In fact, there was tight security to prevent any disruption of the event. News reports later emerged that members of the Russian opposition group in London Govorite Gromche tried to add some political flavor to the event, and were denied access to the festival. Andrey Sidelnikov, the leader of the group, was arrested on the premises and held at the police station for several hours, according to a statement he posted on Facebook. In the same statement, Sidelnikov also commented that his group was in Trafalgar Square merely to celebrate the event by distributing air balloons, whistles and white ribbons to the people and children in the square.
The real attraction was on the main stage, where comedian Vyacheslav Manucharov, Pushkin House Director Julian Gallant and Yulia Arshavina (wife of soccer star Andrei Arshavin) presented a colorful music and dance show. The Folk State Academic Pyatnizky Choir, which this year celebrates its 100th anniversary, was a real crowd-pleaser, with its Russian folk dances and songs. Other highlights included pop group In-Yan and the Ensemble Ulger, which fascinated the spectators with its original throat singing technique from the Siberian steppe. Later in the afternoon Valery Syutkin with his Syutkin Band entertained the viewers with an interval of blues and rock'n'roll. One of the best moments of the show was the link-up with the official celebrations in Moscow.
Visitors were able to sample (somewhat overpriced) Russian food, buy souvenirs and handicrafts and amuse the kids with specially designed games and activities at the Children's Marquee.
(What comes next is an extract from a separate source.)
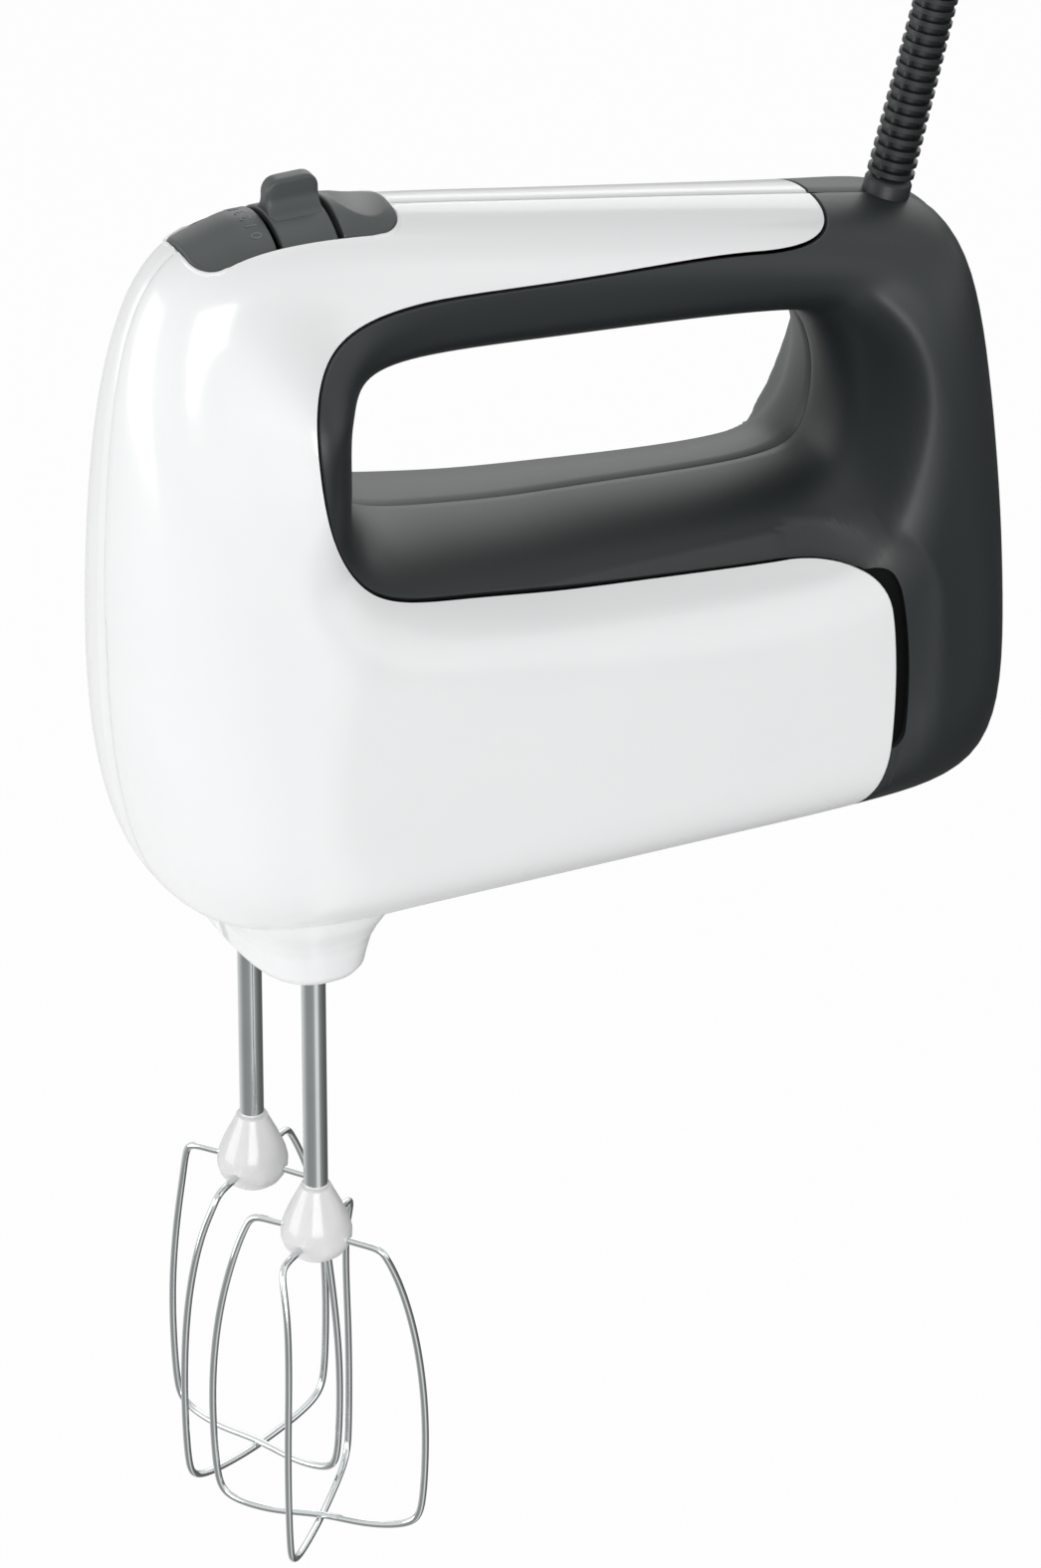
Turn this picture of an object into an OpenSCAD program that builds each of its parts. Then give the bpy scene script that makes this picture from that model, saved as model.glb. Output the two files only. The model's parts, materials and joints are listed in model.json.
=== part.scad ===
// Hand mixer with two wire beaters: a two-tone body of four moulded shells round an open
// handle, a worm-driven pair of spindles, a beater ejector and a mains lead.
// +X points to the heel, -X to the nose, -Y to the mixer's left, +Z up; the origin is the
// middle of the handle.

/* [Body] */
// Length of the body from nose to heel
body_length = 194; // [180:1:235]
// Height of the body from the bottom of the pod to the crown of the controls
body_height = 152; // [145:1:185]
// Width across the front of the pod
body_width = 80; // [76:1:96]
// Width across the handle
grip_width = 34; // [30:1:40]
// Wall thickness of the moulded shells
wall = 2.2; // [1.6:0.1:2.8]
// Gap along the line where the light and the dark shells meet
shell_gap = 0.6; // [0.4:0.1:1]
// Width of the cooling slot behind the light shell
vent_w = 3.2; // [2:0.1:4.5]

/* [Controls] */
// Radius of the crowned control surfaces
deck_r = 14; // [13:0.5:15]
// Width of the speed selector ring
selector_w = 11.8; // [9:0.1:14]
// Height of the thumb paddle above the selector ring
paddle_h = 6.6; // [5:0.1:10]
// Thickness of the thumb paddle
paddle_t = 3.6; // [2.5:0.1:5]
// Length of the turbo button
turbo_len = 13.8; // [11:0.1:15]
// Travel of the turbo button
turbo_travel = 2; // [1:0.1:2.4]
// Gap between neighbouring controls
control_gap = 1.2; // [0.8:0.1:2]

/* [Drive] */
// Distance between the two beater axes
beater_pitch = 31; // [30:0.5:34]
// Distance from the nose back to the beater axes
nose_setback = 38; // [36:1:46]
// Height of the motor axis above the bottom of the pod
motor_rise = 38; // [36:1:44]
// Module of the worm and gear teeth
tooth_module = 0.75; // [0.7:0.05:0.8]
// Teeth on each beater gear
gear_teeth = 30; // [28:1:32]
// Thickness of each beater gear
gear_h = 8; // [6:0.5:10]
// Radius of the motor shaft
motor_shaft_r = 2.5; // [2:0.1:3]
// Radius of the rotor core
rotor_r = 14.5; // [12:0.5:16]
// Length of the stator and rotor cores
core_len = 30; // [24:1:36]
// Radial air gap between rotor and stator
air_gap = 0.4; // [0.3:0.05:0.6]

/* [Beaters] */
// Radius of a beater shaft
shaft_r = 2.5; // [2:0.1:3]
// Radial running clearance of shafts in their bores
run_fit = 0.08; // [0.04:0.01:0.1]
// Length of beater shaft that shows between the boss and the hub
shaft_show = 51.5; // [40:0.5:62]
// Greatest radius of a beater's wire loops
loop_r = 22.5; // [19:0.5:25]
// Height of the wire loops below the hub's widest place
loop_h = 66; // [56:1:76]
// Twist of each beater's wires about its axis, in degrees
loop_twist = 12; // [0:1:18]
// Wire diameter of the loops
wire_d = 1.5; // [1.2:0.1:2]
// Travel of the ejector
eject_travel = 6; // [4:0.5:7]

/* [Lead] */
// Diameter of the mains lead
cord_d = 6.5; // [6:0.1:7]
// Length of the ribbed strain relief
boot_len = 50; // [40:1:60]
// Radius of the strain relief at its base
boot_r = 5.1; // [4.6:0.1:6]
// Radius of each plug pin
pin_r = 2; // [2:0.1:2.4]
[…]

For those with no prior relationship with Russia, the event was a crash course on the country's culture and society. Irene, a first-time Masenitsa-goer, was particularly impressed with the proportions of the event. "It seems to be very popular, I cannot believe how many people are here," she said. Her sister Sonia, who studied Russian in college, rejoiced in the opportunity to immerse in a Russian environment : "I really enjoyed the atmosphere, the music and that so many Russians came along. It was fascinating to see the contrast between being at the heart of London and yet enjoying a truly Russian experience."
Maslenitsa was also an occasion to do some good. Top model and special ambassador for the event Natalia Vodianova took the opportunity to launch a Maslenitsa-related initiative in support of the Naked Heart Foundation, a charity that she founded in 2005 to help underprivileged children. Visitors to the event were invited to purchase a T-shirt decorated with a recipe for healthy blini to support the charity.
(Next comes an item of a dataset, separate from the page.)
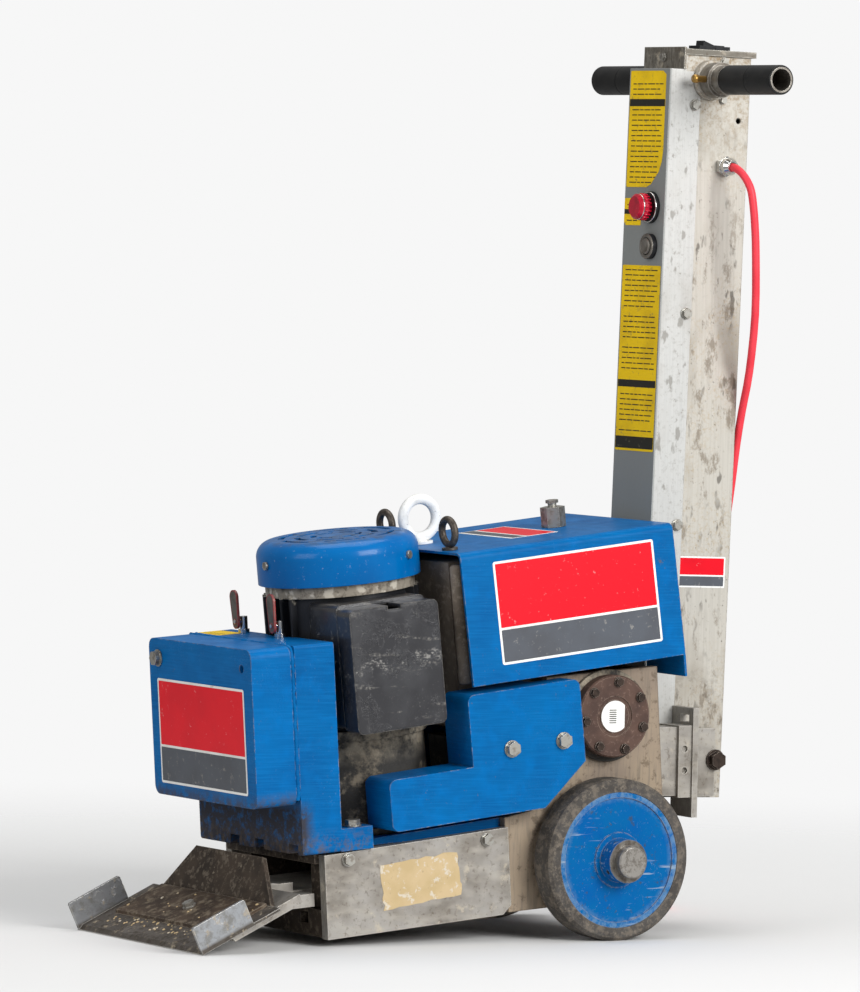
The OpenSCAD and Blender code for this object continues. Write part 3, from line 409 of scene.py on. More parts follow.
# Blade steel: bright from rubbing, coated with grey glue dust away from the edge
BLADE = Finish("worn_blade_steel", "#625C56", 0.45, metallic=0.4, layers=(
    Layer((cloud(40, 0.36, 0.6, 1),), "#4B4640", 0.75, roughness=0.62),
    Layer((grit(11, 0.5, 0.6, 2),), "#3D362F", 0.65, roughness=0.8, metallic=0.0),
    Layer((along(BLADE_FRAME, UP, 4.6, 9.0), along(BLADE_FRAME, BACK, 130, 120)), "#A5A8AC", 0.9, roughness=0.3,
          metallic=0.85),
    Layer((along(BLADE_FRAME, UP, 4.6, 9.0), grit(20, 0.45, 0.6, 7)), "#6F6D68", 0.8, roughness=0.5, metallic=0.5),
    Layer((grit(15, 0.56, 0.63, 4),), "#A69A86", 0.7, roughness=0.95, metallic=0.0, height=0.3),
    Layer((edge(2.0, 0.03, 0.2),), "#DAD8D2", 0.7, roughness=0.25),
))
# Steel under years of glue and dirt: brown-black, dull, lumpy
GRIME = Finish("grimy_steel", "#4A4037", 0.75, metallic=0.1, rounding=1.2, layers=(
    Layer((cloud(30, 0.4, 0.65, 1),), "#2A2521", 0.7, height=0.3),
    Layer((grit(9, 0.52, 0.62, 2),), "#83786A", 0.6, height=0.35),
    Layer((grit(16, 0.62, 0.67, 3),), "#B0A490", 0.7, height=0.2),
    Layer((edge(2.4, 0.03, 0.2), grit(10, 0.4, 0.55)), "#8D8274", 0.8),
))
# Tank plate in the hood's shade: primer under a film of fine dust
TANK = Finish("dusty_tank_plate", "#93877A", 0.7, rounding=1.0, layers=(
    Layer((cloud(40, 0.4, 0.62, 1, (1.0, 1.0, 2.5)),), "#6B5F53", 0.7),
    Layer((grit(8, 0.52, 0.64, 2),), "#B8AC9B", 0.5, height=0.1),
    Layer((edge(3.0, 0.03, 0.2),), "#4A4138", 0.7),
))
# Oiled flat bar: brown-black oil film, grey dust where it dried, rubbed arrises
CLAMP = Finish("oiled_steel_clamp", "#54463A", 0.6, metallic=0.35, rounding=1.0, layers=(
    Layer((cloud(35, 0.4, 0.62, 1),), "#362C25", 0.7),
    Layer((grit(12, 0.5, 0.6, 2),), "#8F8371", 0.6, roughness=0.9, height=0.2),
    Layer((edge(2.0, 0.03, 0.2), grit(8, 0.35, 0.5)), "#A79C8C", 0.8),
))
# Primer showing through on the rear walls: beige, streaked brown with grease
PRIMER = Finish("worn_primer", "#9A8A76", 0.62, layers=(
    Layer((cloud(70, 0.38, 0.62, 1),), "#85776A", 0.75),
    Layer((cloud(4, 0.5, 0.7, 2, (1.0, 1.0, 9.0)),), "#6B6359", 0.5),
    Layer((grit(14, 0.54, 0.62, 3),), "#574A3D", 0.6, roughness=0.8),
    Layer((edge(3.0, 0.03, 0.2),), "#4C4238", 0.6),
))
# Cast iron bell splashed with levelling compound
CASTING = Finish("splashed_casting", "#3F3D3A", 0.68, metallic=0.15, rounding=2.0, layers=(
    Layer((grit(2.2, 0.4, 0.7, 1),), "#2C2A28", 0.6, height=0.12),
    Layer((grit(34, 0.52, 0.62, 3), cloud(8, 0.35, 0.55, 2)), "#8D8271", 0.8, roughness=0.9, height=0.25),
    Layer((along(DECK, UP, 150, 196), grit(20, 0.4, 0.58, 5)), "#B3A894", 0.8, roughness=0.95, height=0.2),
    Layer((cloud(50, 0.45, 0.65, 8),), "#23211F", 0.5, roughness=0.45),
))
# Satin black stove enamel: scuffed pale on corners, with smears of filler
BLACK = Finish("scuffed_black_enamel", "#232327", 0.3, coat=0.5, specular=0.5, rounding=6.0, layers=(
    Layer((cloud(46, 0.42, 0.62, 1),), "#2D2E32", 0.7, roughness=0.42),
    Layer((grit(9, 0.5, 0.58, 31), cloud(34, 0.5, 0.62, 32)), None, height=0.35),
    Layer((grit(3, 0.6, 0.7, 2), cloud(30, 0.45, 0.65, 3)), "#B9B5AC", 0.5, roughness=0.8),
    Layer((along(DECK, UP, 268, 274), along(DECK, UP, 296, 286), grit(3, 0.5, 0.58, 33, (1.0, 2.5, 1.0)),
           cloud(16, 0.5, 0.58, 35)), "#A5A29C", 0.6, roughness=0.85, height=0.06),
    Layer((cloud(9, 0.62, 0.72, 4, (1.0, 8.0, 1.0)), grit(5, 0.45, 0.6, 5)), "#A9A49A", 0.4, roughness=0.85,
          height=0.1),
    Layer((edge(2.4, 0.03, 0.2), grit(7, 0.42, 0.55)), "#8E8A82", 0.8, roughness=0.6),
))
# The same enamel on the finned frame, with a cast ring dusted pale under the cowl
BLACK_MOTOR = Finish("scuffed_black_motor", "#1F2022", 0.4, rounding=1.0, layers=BLACK.layers[:1] + (
    Layer((along(DECK, UP, 360.5, 361.5), cloud(26, 0.25, 0.4, 3)), "#989083", 0.95, roughness=0.6, metallic=0.2),
    Layer((along(DECK, UP, 360.5, 361.5), grit(10, 0.5, 0.62, 4)), "#5A5248", 0.8),
    Layer((along(DECK, UP, 360.5, 361.5), cloud(14, 0.52, 0.6, 41)), "#CFC8BA", 0.8, roughness=0.9),
    Layer((grit(20, 0.64, 0.69, 7),), "#A19A8C", 0.7, roughness=0.9),
))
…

As the event came to a close, the composed and serene atmosphere that had dominated the first part of the event was replaced by euphoria and camaraderie. With the majority of tourists already gone and, possibly fueled by a few too many shots of vodka, more and more people seemed to abandon any embarrassment and launched themselves in frantic dances and passionate sing-alongs. As more than one Russian in London would tell you, Maslenitsa is the only occasion they have to meet up with family and friends and make Trafalgar Square their own.